Panelists (from left) Vanessa Balch,

Brandon Howard and Steven Kale

Declensionist literature

Kale was critical of Carr’s article, saying it falls very neatly into a genre of declensionist literature – reports of the decline of civilization that accompany the popular adoption of any transformative technology, from the Guttenberg press to steam trains to refrigerators.
 
“This is a story about technology that has been told over and over and over again,” he said. The article claims Google is changing the way people think, he said, but within the article the author admits there is no scientific research to support that claim.
 
“To me, (the Internet has) been a blessing,” he said. “It’s put a first class research library at my fingertips.” Kale said he believes the next big challenge is making reading online more comfortable and less distracting.
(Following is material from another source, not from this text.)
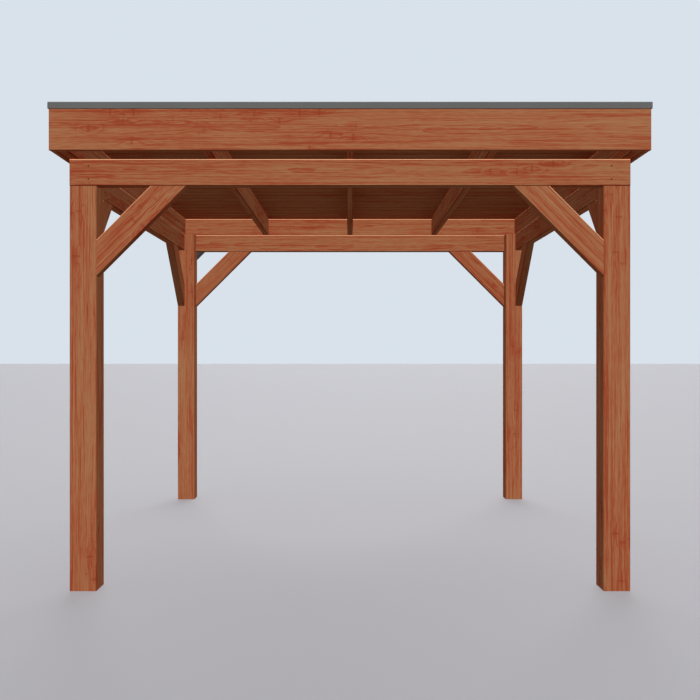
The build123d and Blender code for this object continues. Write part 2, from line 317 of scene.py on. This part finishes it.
def sawn_softwood():
    """A node group with the colour and the height of softwood grain.

    Place is in metres with X along the grain and the pith line at Y = Z = 0, and Facing is the
    surface's normal in that frame. Upright is the normal on the finished cover, with Z up. A
    ring's number is the distance from the pith line, moved by noise that wanders along the grain,
    divided by the ring width, and swollen round the knots. The tone is a sum of ring, streak,
    blotch, fibre and fleck, with a thin red line wherever one more noise crosses its middle, and
    a ramp turns it into colour. Streak, fibre, fleck and line are read nearer to a knot than they
    lie, so they part round it. The height is half the late wood plus the fibre.
    """
    tree = bpy.data.node_groups.new("sawn_softwood", "ShaderNodeTree")
    for name in ("Place", "Facing", "Upright"):
        tree.interface.new_socket(name=name, in_out="INPUT", socket_type="NodeSocketVector")
    tree.interface.new_socket(name="Colour", in_out="OUTPUT", socket_type="NodeSocketColor")
    tree.interface.new_socket(name="Height", in_out="OUTPUT", socket_type="NodeSocketFloat")
    source = add(tree, "NodeGroupInput")
    place = source.outputs["Place"]

    stretch, noise = {}, {}
    for name, (along, across, detail) in GRAIN_NOISE.items():
        stretch[name] = add(tree, "ShaderNodeMapping",
                            {"Vector": place, "Scale": (1 / along, 1 / across, 1 / across)})
        noise[name] = add(tree, "ShaderNodeTexNoise",
                          {"Vector": stretch[name], "Scale": 1.0, "Detail": detail})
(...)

Kindle and iPads are getting us closer to a solution, he said, but there’s still a ways to go.
 
 
No going back
Chida said there’s no going back, so we might as well go forward and master the new technology. As an instructor, she said, she believes it is part of her job to teach students that Google is a first step, but only a first step, in gathering information.

“Google is a tool, not a problem,” she said. “I think what makes us stupid is if we stop at the first answer.”

 
The next Under the Big Tent debate will focus on students and alcohol and is scheduled for Oct. 28.